Boosting Baby’s Brain

Blog Kathie Sarles

Your baby’s brain is growing and growing and growing! At birth, her brain is 25% of its adult volume, but by age 3, her brain will have grown to 80% of its full size. Between conception and age three, a child’s brain undergoes an impressive amount of change. At birth, it already has about all of the neurons it will ever have. (Urban Child Institute).

What does this mean for us as parents? Experiences, both positive and negative, affect the way your baby’s brain develops. Your decision to talk, play, read and sing to your baby will increase the firing of the neurons that make important connections within the structure of the brain. New experiences build on what your baby already knows. Bathing, dressing, feeding and diapering all offer opportunities to interact in a positive way with your baby. Using those routines as a foundation; you can easily add to the experience, following your baby’s lead and responding to her cues.

The brain is divided into two distinct sections; the right hemisphere and the left hemisphere. The left part of the brain is the part that desires order, logic &sequence. It is also the side that regulates language, while your right brain is holistic, nonverbal, and emotion driven. The right brain likes the big picture rather than details that the left brain favors.

Babies and very young children can be seen as right brain dominant. That makes sense doesn’t it? Yet it is easy to forget, as our adult brains are integrated and therefore able to use both sides as we go about our daily interactions. Dan Siegel author of the Whole Brain Child tells us that we need to, “integrate the left and the right brain” He further states, “The good news is that by using everyday moments, you can influences how well your child’s brain grows toward integration.”
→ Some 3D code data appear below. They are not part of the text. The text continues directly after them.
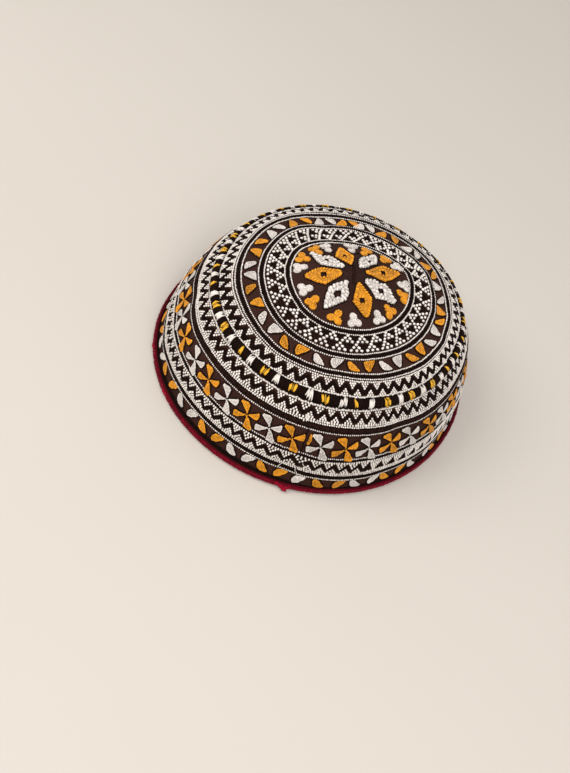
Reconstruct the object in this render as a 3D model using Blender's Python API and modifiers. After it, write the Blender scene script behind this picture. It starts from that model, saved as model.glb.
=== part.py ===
"""An embroidered skullcap: a domed crown and a side band sewn together, with a raised braid
over the seam and a narrow binding folded round the rim.

Metres, +Z up. The cap rests on its rim with the origin on the floor below the middle of the dome.
Y runs along the head, front to back, and X across it. Each piece is first turned flat, as if cut
from flat cloth, and is then shaped over the dome.
"""

import math

import bmesh
import bpy
import numpy as np
from mathutils import Vector

# Driving sizes of the sewn cap
RIM_LENGTH = 0.190
RIM_WIDTH = 0.166
CAP_HEIGHT = 0.067

# Cloth, braid and binding
CROWN_WALL = 0.0024
BAND_WALL = 0.0026
BRAID_WIDTH = 0.0056
BRAID_HEIGHT = 0.0014
BINDING_WALL = 0.0011
BINDING_REACH = 0.0034

# Room that touching pieces keep to each other
FIT_GAP = 0.0003
SEAM_GAP = 0.0005

# How finely the soft forms are divided
SEGMENTS = 88
CROWN_ROWS = 10
BAND_ROWS = 8
BRAID_SIDES = 8

# The half outline from the top of the dome to the rim, at the borders between the embroidered
# rings. Radii are shares of the rim's mean radius, heights are shares of the cloth's own height.
PROFILE = (
    # name, radius, height
    ("top", 0.000, 1.000),
    ("medallion_middle", 0.190, 0.968),
    ("medallion_edge", 0.384, 0.895),
    ("lattice_edge", 0.543, 0.861),
    ("crown_leaf_edge", 0.666, 0.831),
    ("shoulder", 0.732, 0.778),
    ("seam", 0.780, 0.708),
    ("upper_zigzag_edge", 0.881, 0.556),
    ("pinwheel_edge", 0.951, 0.330),
    ("lower_zigzag_edge", 0.972, 0.149),
    ("rim", 1.000, 0.000),
)

# Soft rises and dips in the cloth. Angles are in degrees about Z from +X. Places and reaches are
# shares of the way from the top to the rim, and heights are shares of the cap's height.
FOLDS = (
    # name, angle, spread, place, reach, height
    ("crown_rise_behind", 64.0, 22.0, 0.34, 0.15, 0.036),
    ("crown_dip_behind", 128.0, 26.0, 0.34, 0.16, -0.042),
    ("shoulder_flat_left", 205.0, 16.0, 0.56, 0.10, -0.012),
    ("band_pucker_left", 223.0, 6.0, 0.72, 0.08, -0.022),
    ("band_swell_left", 240.0, 12.0, 0.80, 0.10, 0.012),
    ("band_dip_at_join", 294.0, 6.0, 0.84, 0.10, -0.014),
    ("band_pucker_right", 330.0, 6.0, 0.70, 0.08, -0.018),
    ("band_swell_right", 346.0, 12.0, 0.80, 0.10, 0.010),
    ("band_dip_behind", 88.0, 14.0, 0.76, 0.09, -0.014),
)

# Folds fade out towards the top over the first length, and the cloth turns upright at the rim
# over the last one.
CALM_TOP = 0.010
UPRIGHT_EDGE = 0.009

MATERIALS = {
    # name: base colour, roughness
    "ground_cloth": ((0.030, 0.016, 0.014, 1.0), 0.85),
    "seam_thread": ((0.012, 0.011, 0.012, 1.0), 0.75),
    "binding_braid": ((0.230, 0.006, 0.022, 1.0), 0.80),
}

MEAN_RADIUS = (RIM_LENGTH + RIM_WIDTH) / 4
OVALITY = (RIM_LENGTH - RIM_WIDTH) / (RIM_LENGTH + RIM_WIDTH)
CLOTH_EDGE_Z = BINDING_WALL + FIT_GAP
CURVE_STEPS = 24
SMALL_STEP = 1e-4
WELD_DISTANCE = 1e-6


def smooth_line(points, steps):
    """A Catmull-Rom line through the points, level at its start, with each point's index."""
    mirrored = points[1] * np.array((-1.0, 1.0))
    ends = [mirrored, *points, 2 * points[-1] - points[-2]]
    line, places = [], []
    for before, start, end, after in zip(ends, ends[1:], ends[2:], ends[3:]):
        places.append(len(line))
        for step in range(steps):
            t = step / steps
            line.append(
                0.5 * (2 * start + (end - before) * t
                       + (2 * before - 5 * start + 4 * end - after) * t ** 2
                       + (3 * start - before - 3 * end + after) * t ** 3)
            )
    places.append(len(line))
    line.append(points[-1])
    return np.array(line), places


KNOTS = [np.array((radius * MEAN_RADIUS, CLOTH_EDGE_Z + height * (CAP_HEIGHT - CLOTH_EDGE_Z)))
         for _, radius, height in PROFILE]
OUTLINE, KNOT_PLACES = smooth_line(KNOTS, CURVE_STEPS)
TRAVEL = np.concatenate([[0.0], np.cumsum(np.linalg.norm(np.diff(OUTLINE, axis=0), axis=1))])
CLOTH_LENGTH = TRAVEL[-1]
SEAM_TRAVEL = TRAVEL[KNOT_PLACES[[row[0] for row in PROFILE].index("seam")]]


def smooth_share(value):
    """Eases a share from 0 to 1."""
    value = min(max(value, 0.0), 1.0)
    return value * value * (3 - 2 * value)


def fold_height(angle, travel):
    """How far the cloth stands out of the plain dome, a length down the cloth from the top."""
    height = 0.0
    share = min(travel / CLOTH_LENGTH, 1.0)
    for _, fold_angle, spread, place, reach, rise in FOLDS:
        turn = (math.degrees(angle) - fold_angle + 180) % 360 - 180
        height += rise * math.exp(-(turn / spread) ** 2 - ((share - place) / reach) ** 2)
    return height * CAP_HEIGHT * (1 - math.exp(-(travel / CALM_TOP) ** 2))


def plain_point(angle, travel):
    """The outer face of the dome without its folds."""
    radius = np.interp(travel, TRAVEL, OUTLINE[:, 0]) * (1 - OVALITY * math.cos(2 * angle))
    height = np.interp(travel, TRAVEL, OUTLINE[:, 1]) - max(travel - CLOTH_LENGTH, 0.0)
    return Vector((radius * math.cos(angle), radius * math.sin(angle), height))


def outward(angle, travel):
    """The direction square to the dome, away from the head, and level at the cloth's edge."""
    if travel < SMALL_STEP:
        return Vector((0.0, 0.0, 1.0))
    travel = min(travel, CLOTH_LENGTH - SMALL_STEP)
    down = plain_point(angle, travel + SMALL_STEP) - plain_point(angle, travel - SMALL_STEP)
    around = plain_point(angle + SMALL_STEP, travel) - plain_point(angle - SMALL_STEP, travel)
    direction = down.cross(around)
    to_edge = CLOTH_LENGTH - SMALL_STEP - travel
    direction.z *= smooth_share(to_edge / UPRIGHT_EDGE)
    return direction.normalized()


def cloth_point(angle, travel, offset):
    """A point a length down the cloth, moved out of its outer face by the offset."""
    lift = fold_height(angle, travel) + offset
    return plain_point(angle, travel) + lift * outward(angle, travel)


def shaped_piece(name, section, closed, material, collection):
    """Turns a section flat about Z, then shapes it over the dome.

    Each point of the section is a length down the cloth and an offset out of its outer face.
    """
    count = len(section)
    edges = [(index, index + 1) for index in range(count - 1)]
    if closed:
        edges.append((count - 1, 0))
    flat = bpy.data.meshes.new(name + "_flat")
    flat.from_pydata([(travel, 0.0, offset) for travel, offset in section], edges, [])
    pattern = bpy.data.objects.new(name + "_flat", flat)
    collection.objects.link(pattern)
    screw = pattern.modifiers.new("turn", "SCREW")
    screw.steps = SEGMENTS
    screw.render_steps = SEGMENTS
    screw.use_merge_vertices = True
    screw.merge_threshold = WELD_DISTANCE
    evaluated = pattern.evaluated_get(bpy.context.evaluated_depsgraph_get())
    mesh = bpy.data.meshes.new_from_object(evaluated)
    bpy.data.objects.remove(pattern)

    shape = bmesh.new()
    shape.from_mesh(mesh)
    for vertex in shape.verts:
        x, y, offset = vertex.co
        vertex.co = cloth_point(math.atan2(y, x), math.hypot(x, y), offset)
    bmesh.ops.remove_doubles(shape, verts=shape.verts, dist=WELD_DISTANCE)
    bmesh.ops.recalc_face_normals(shape, faces=shape.faces)
    shape.to_mesh(mesh)
    shape.free()

    mesh.name = name
    mesh.materials.append(material)
    mesh.shade_smooth()
    mesh.set_sharp_from_angle(angle=math.radians(50))
    collection.objects.link(bpy.data.objects.new(name, mesh))


def cloth_wall(first, last, rows, wall):
    """The section of a wall of cloth: down its outer face and back up its inner face."""
    travels = np.linspace(first, last, rows + 1)
    outer = [(travel, 0.0) for travel in travels]
    inner = [(travel, -wall) for travel in reversed(travels)]
    return outer + inner


def braid_section():
    """A low cushion with a flat underside that rides over the seam, clear of both cloths."""
    section = []
    for corner in range(BRAID_SIDES):
        turn = 2 * math.pi * corner / BRAID_SIDES
        lift = FIT_GAP + BRAID_HEIGHT * max(math.sin(turn), 0.0)
        if corner % (BRAID_SIDES // 2) == 0:
            lift += 0.3 * BRAID_HEIGHT
        section.append((SEAM_TRAVEL + BRAID_WIDTH / 2 * math.cos(turn), lift))
    return section


def binding_section():
    """A strip folded round the cloth's lower edge, flat where it rests on the floor."""
    top = CLOTH_LENGTH - BINDING_REACH
    outer, inner = FIT_GAP, -BAND_WALL - FIT_GAP
    fold = CLOTH_LENGTH + FIT_GAP
    floor = CLOTH_LENGTH + CLOTH_EDGE_Z
    return [
        (top, outer),
        (top, outer + BINDING_WALL),
        (floor, outer + BINDING_WALL),
        (floor, inner - BINDING_WALL),
        (top, inner - BINDING_WALL),
        (top, inner),
        (fold, inner),
        (fold, outer),
    ]


def make_material(name):
    """A plain Principled finish in the part's own colour."""
    colour, roughness = MATERIALS[name]
    material = bpy.data.materials.new(name)
    material.use_nodes = True
    shader = material.node_tree.nodes["Principled BSDF"]
    shader.inputs["Base Color"].default_value = colour
    shader.inputs["Roughness"].default_value = roughness
    shader.inputs["Metallic"].default_value = 0.0
    return material


def main():
    for leftover in list(bpy.data.objects):
        bpy.data.objects.remove(leftover)
    collection = bpy.data.collections.new("embroidered_skullcap")
    bpy.context.scene.collection.children.link(collection)
    ground, seam_thread, binding_braid = (make_material(name) for name in MATERIALS)

    crown = cloth_wall(0.0, SEAM_TRAVEL - SEAM_GAP / 2, CROWN_ROWS, CROWN_WALL)
    shaped_piece("crown", crown, False, ground, collection)
    band = cloth_wall(SEAM_TRAVEL + SEAM_GAP / 2, CLOTH_LENGTH, BAND_ROWS, BAND_WALL)
    shaped_piece("side_band", band, True, ground, collection)
    shaped_piece("seam_braid", braid_section(), True, seam_thread, collection)
    shaped_piece("rim_binding", binding_section(), True, binding_braid, collection)


main()
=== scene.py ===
import math
from functools import cache

import bmesh
import bpy
import numpy as np
from mathutils import Matrix, Vector


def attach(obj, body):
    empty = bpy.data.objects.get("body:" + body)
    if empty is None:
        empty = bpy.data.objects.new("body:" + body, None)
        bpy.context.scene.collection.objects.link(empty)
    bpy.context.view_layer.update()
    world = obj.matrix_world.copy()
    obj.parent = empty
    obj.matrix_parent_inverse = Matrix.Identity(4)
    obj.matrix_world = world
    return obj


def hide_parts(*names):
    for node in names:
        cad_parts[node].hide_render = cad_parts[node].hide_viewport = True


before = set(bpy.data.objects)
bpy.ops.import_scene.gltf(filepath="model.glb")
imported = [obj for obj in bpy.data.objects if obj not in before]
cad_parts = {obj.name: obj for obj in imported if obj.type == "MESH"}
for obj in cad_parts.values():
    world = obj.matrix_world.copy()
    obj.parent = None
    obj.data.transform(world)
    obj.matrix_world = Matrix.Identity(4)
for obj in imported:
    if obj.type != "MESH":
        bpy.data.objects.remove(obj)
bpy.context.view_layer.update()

bl_info = {
    "name": "Embroidered skullcap",
    "version": (1, 0, 0),
    "blender": (4, 5, 0),
    "location": "View3D > Sidebar > Skullcap",
    "description": "Sews the embroidery of a domed skullcap, ring by ring, over its ground cloth",
    "category": "Object",
}

MM = 0.001
BODY = "root"

# The form of the cap, with the sizes of its source, in metres
RIM_LENGTH = 0.190
RIM_WIDTH = 0.166
CAP_HEIGHT = 0.067
CROWN_WALL = 0.0024
BAND_WALL = 0.0026
BRAID_WIDTH = 0.0056
BRAID_HEIGHT = 0.0014
BINDING_WALL = 0.0011
FIT_GAP = 0.0003
SEAM_GAP = 0.0005
CALM_TOP = 0.010
UPRIGHT_EDGE = 0.009

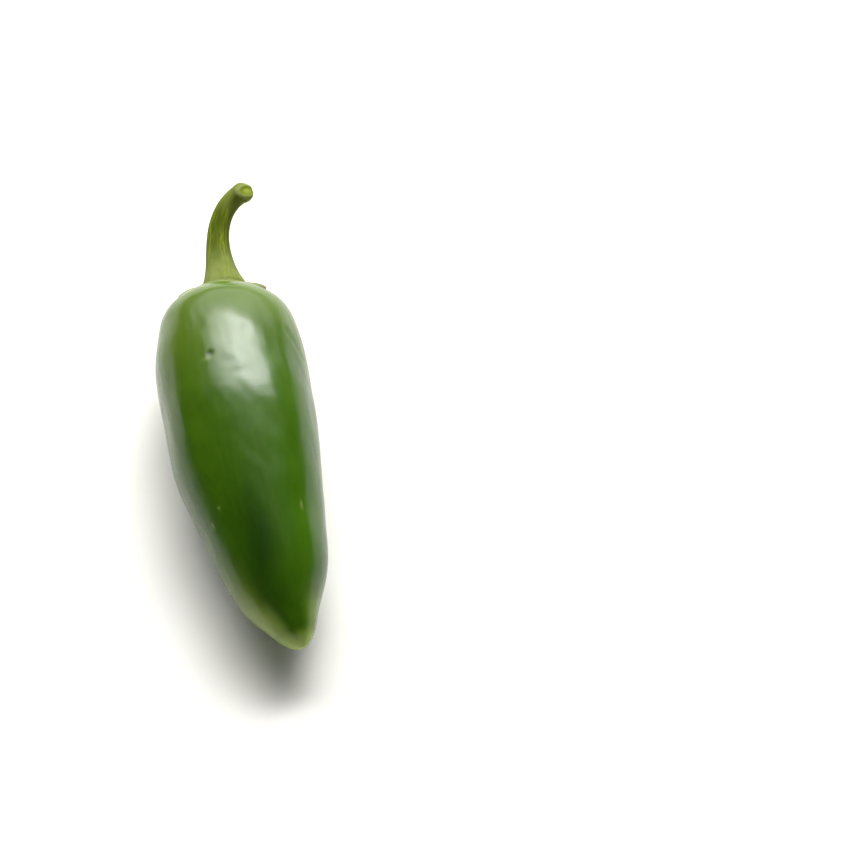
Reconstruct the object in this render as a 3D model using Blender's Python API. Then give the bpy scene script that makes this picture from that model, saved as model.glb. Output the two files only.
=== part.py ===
"""A whole jalapeno chilli pepper, lying on its side: its pod, its calyx and its stem.

Metres, +Z up. The three pieces are modelled along the pepper's own axis: the crown, where the
stem joins the pod, is the zero point, and the tip lies toward -Y. An empty then lays the pepper
down, so that the world's origin is the centre of the small flat spot that the pod rests on.
"""
import math

import bmesh
import bpy
from mathutils import Matrix, Vector

MM = 0.001

# The pod, from the crown (share 0) to the tip (share 1)
POD_LENGTH = 83.4 * MM
POD_RADIUS = 16.27 * MM
SHOULDER_SHARE = 0.343     # where the shoulder reaches full width
SHOULDER_FALL = 5.56       # how late the shoulder turns in toward the crown
SHOULDER_ROUND = 1.7
TAPER_START = 2.88         # how far down the pod the taper holds off
TAPER_ROUND = 0.58
NOSE_PINCH = 0.09          # the waist just above the rounded tip
NOSE_PLACE = 0.94
NOSE_REACH = 0.05
LOBE_HEIGHT = 0.010        # the three chambers' low swell, as a share of the radius
LOBE_TURN = math.radians(30)

# The pod's bend, all to one side, and the small hook at its tip
BEND = 1.92 * MM
BEND_SKEW = -2.4 * MM
TIP_HOOK = 1.9 * MM

# Uneven growth on the two flanks: (place, reach, side, swell), shares of length and radius
FLANK_SWELLS = (
    (0.13, 0.06, -1, -0.058),
    (0.50, 0.09, -1, 0.036),
    (0.68, 0.08, -1, -0.033),
    (0.13, 0.06, 1, -0.030),
    (0.42, 0.12, 1, 0.022),
    (0.80, 0.07, 1, 0.044),
    (0.92, 0.05, 1, -0.024),
)

# The calyx, a ribbed cap with six teeth, seated on the shoulder
SEAT_GAP = 0.32 * MM
HUB_RADIUS = 5.0 * MM
HUB_HEIGHT = 1.5 * MM
CAP_RADIUS = 7.1 * MM
CAP_THICKNESS = 0.75 * MM
TOOTH_COUNT = 6
TOOTH_LENGTH = 3.8 * MM
TOOTH_LIFT = 0.4 * MM
TOOTH_TURN = math.radians(30)
TOP_TOOTH_CUT = 0.75       # how much shorter the uppermost tooth is
RIB_HEIGHT = 0.45 * MM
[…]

Parents can do many things to influence the growth of whole brain and the integration of the two hemispheres. First and foremost parents can create routines. Zero to Three, a National Non-Profit Organization states, “Young children thrive on predictability-knowing what to expect. It helps them feel safe and secure, and it helps them learn to anticipate what will come next. This sense of predictability also helps them understand sequences and patterns as they grow which are important for learning language literacy and math skills.” Once routines are established, create time within the day for exploration of new faces, situations and materials and play back and forth games; following your child’s cues: facial expressions, actions and sounds ( words).

Zero to Three also states that parents need to see themselves as the “coach” not the “fixer”. “Children learn through trial and error. Your job is not to solve the problem your child is facing, but to help him develop the problem solving skills that will help him feel confident to master the many challenges he will face as he grows. This process builds brain power and the motivation to learn.”

All early relationships and experiences matter. Parents need to be aware that negative experiences are just as much a factor in the developing brain as positive ones. Donald Hebb PhD. Reminds us, ” cells that fire together, wire together.” This is especially true in the brain’s critical years of growth ( 0-3).